The White House said Thursday it had “warned” Iran after President Joe Biden said Tehran was threatening a significant retaliatory attack on Israel over a strike that destroyed an Iranian consulate building in Damascus. The announcement came as the UN Security Council acknowledged Israel’s pledge to open more entry points for humanitarian aid into Gaza but said “more should be done” to help civilians in the besieged Palestinian territory.
Summary:
- US President Joe Biden on Wednesday promised “ironclad” support for Israel as Iran threatens reprisals over a strike that levelled an Iranian consulate building in Damascus and killed two generals in Iran’s Islamic Revolutionary Guard Corps.
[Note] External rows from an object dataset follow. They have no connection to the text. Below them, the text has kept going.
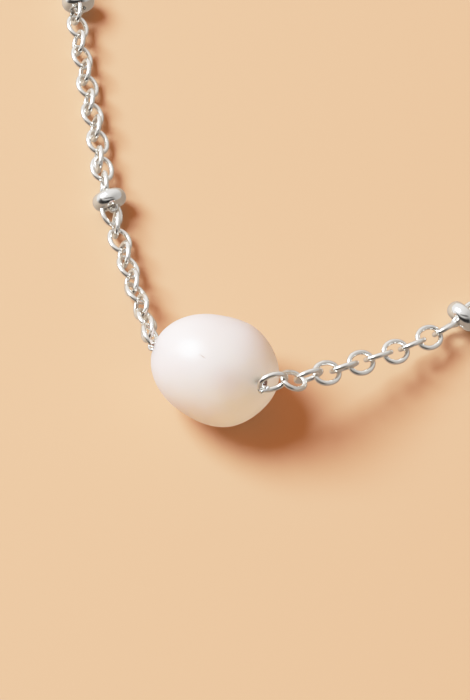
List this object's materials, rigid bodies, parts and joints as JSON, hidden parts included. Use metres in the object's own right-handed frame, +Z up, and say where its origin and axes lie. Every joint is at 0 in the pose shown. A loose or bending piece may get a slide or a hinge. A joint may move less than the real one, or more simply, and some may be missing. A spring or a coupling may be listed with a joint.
{
  "type": "pearl pendant necklace",
  "caption": "Fine cable-chain necklace with small ring-shaped metal station beads and one off-round white pearl in line at the front, closed with a plain ring clasp, lying flat.",
  "frame": {"origin": "middle of the footprint of the laid-out necklace, on the surface it lies on", "axes": "+Z up from the surface, +Y from the pearl to the clasp, +X to the right when the pearl is nearest"},
  "size_m": [0.1106, 0.1706, 0.0081],
  "materials": {
    "pearl": "nacre, satin lustre, white with a faint rose and cream overtone",
    "chain": "polished silver-coloured wire links",
    "bead": "polished silver-coloured metal",
    "fittings": "polished silver-coloured metal"
  },
  "bodies": {
    "root": {"pearl": "pearl", "pearl_pin": "fittings", "chain_left": "chain", "chain_right": "chain", "bead_01": "bead", "bead_02": "bead", "bead_03": "bead", "bead_04": "bead", "bead_05": "bead", "bead_06": "bead", "bead_07": "bead", "bead_08": "bead", "bead_09": "bead", "bead_10": "bead", "bead_11": "bead", "bead_12": "bead", "bead_13": "bead", "bead_14": "bead", "bead_15": "bead", "bead_16": "bead", "bead_17": "bead", "bead_18": "bead", "bead_19": "bead", "bead_20": "bead", "clasp": "fittings", "end_ring_left": "fittings", "end_ring_right": "fittings"}
  },
  "joints": []
}
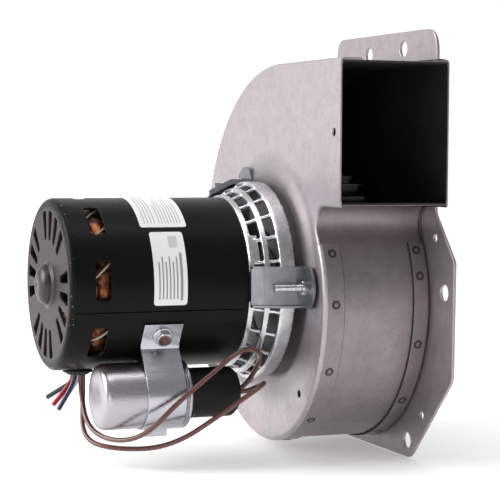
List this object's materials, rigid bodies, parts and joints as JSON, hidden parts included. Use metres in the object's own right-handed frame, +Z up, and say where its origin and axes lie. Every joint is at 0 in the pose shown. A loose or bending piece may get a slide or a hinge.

- Neither Hamas nor Israel has shown any sign of agreeing to a truce in Gaza despite setting themselves a 48-hour deadline earlier this week and facing pressure from international mediators.
- The US Middle East envoy Brett McGurk called the foreign ministers of Saudi Arabia, UAE, Qatar and Iraq to ask them to deliver a message to Iran urging it to lower tensions with Israel following the suspected Israeli strike on Iran’s consulate building in Syria, a source with knowledge of the situation said to Reuters.
- The US military on Thursday said it had shot down 11 drones belonging to Yemen’s Iran-backed Houthi rebels after the group claimed it had targeted Israeli and American ships off the Gulf of Aden.
- At least 33,545 Palestinians have been killed and 76,094 wounded since Israel began its offensive on Gaza, according to the health ministry in the Hamas-run enclave. Around 1,170 people were killed in the Hamas-led October 7 attacks and 250 people taken hostage, according to Israeli figures, with 132 still missing.